The bass player,  Ken Koblun, was an associate of Neil Young during his early career and sometime bass player with Buffalo Springfield. Koblun had chosen to join 3’s a Crowd rather than continue with an early version of the Buffalo Springfield.

A related documentary, Christopher’s Movie Matinee, under the sponsorship of the National Film Board of Canada, was released in 1968,[5] using some of the same songs and some of the same musicians. The film is about 1960s Canadian counterculture.
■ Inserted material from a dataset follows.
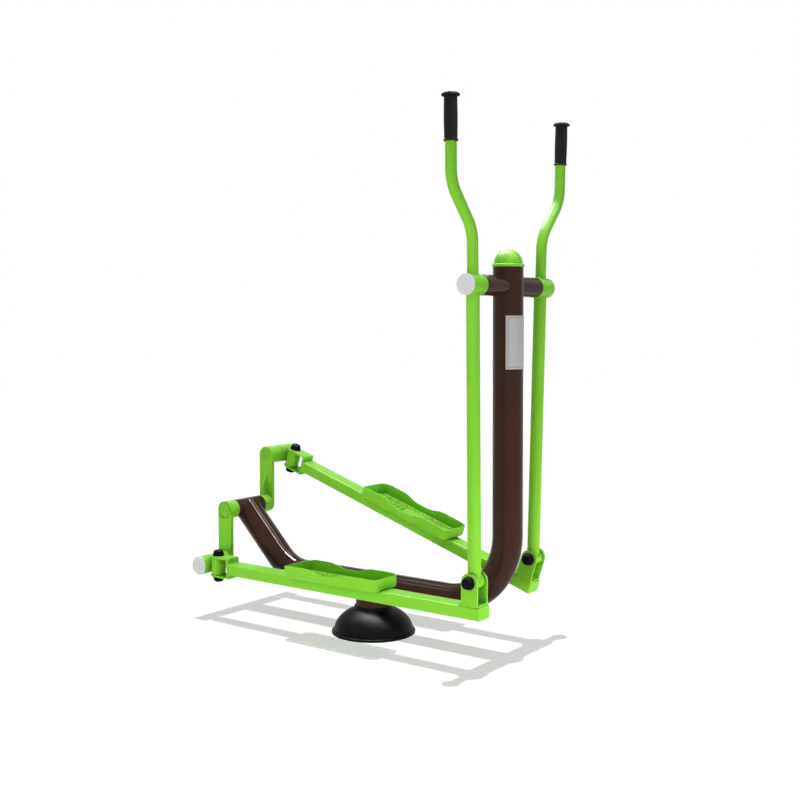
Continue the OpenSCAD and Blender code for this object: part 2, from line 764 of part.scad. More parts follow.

I consider this album to be “an average, melt-into-the-crowd pop-folk-rock album, somewhat similar to We Five rather than The Mamas & Papas in spit of being produced by Mama Cass. (They do not have anywhere near the harmonies the Mamas & Papas were able to do for one thing).

Sonically, this LP is slightly thin dynamically, but not terrible.

Side one opens with a little 17 second overture ditty and goes into “Let’s Get Together” by American Singer-Songwriter Chet Powers aka: Dino Valenti. The song was originally recorded as “Let’s Get Together” by the Kingston Trio and released in 1964. In 1967, the Youngbloods released their version of the song under the title “Get Together”. Female lead (Donna) presents a strong vocal for the song sounding a little like Joan Baez only an octave lower. Of course the group adds its own flavor and it is a pretty good version they do.
The second song, “Coat Of Colors” is a catchy sixties pop song sounding slightly like something The Association might do.
“The Way She Smiles” is the third song and a sixties pop ballad with a male lead vocal which is not that good.
The fourth song is “Wasn’t It You” – This one has kind of a Broadway musical aftertaste but is mainly pop. Female lead vocals are a good match for it. Noticeable throughout this LP is the bass, which sounds like what was done in the Mamas & Papas LPs, etc. The bass line is more forward than in back.
The last song on this side is “Gnostic Serenade”. In spite of expecting some sort of sociological statement it is really a ballad with male lead vocal that blends nicely. It is more a serenade.

Side two starts with “Bird Without Wings” which is the best song on the LP in my opinion. It is very well structured and has a strength found in good songs.
The second song is “I Don’t Wanna Drive You Away” and has a good rock feel to it.
The third song on this side is “View From A Pompous Head” and is interesting to a degree in that male voice is lead and the song is kind of a whimsical ballad. It sounds to me like something The Who might do trying to sound rather beatlesque. There is harpsichord and strings in this lending to that feel as well.
“Don’t Mess Up A Good Thing/ Bring It With You When You Come” is the fourth song and the first half is a rhythm and blues feel and then goes into a up tempo gospel like style. Kind of a cute song.
Next to last is “Cotton Candy Man”, which is not whimsical as the title may suggest. It is a rather poorly done pop ballad with a male lead that is disappointing. The lyrics are also poor.
The LP finishes with the theme of “Christopher’s Movie Matinee” for two minutes as an outro, if you will.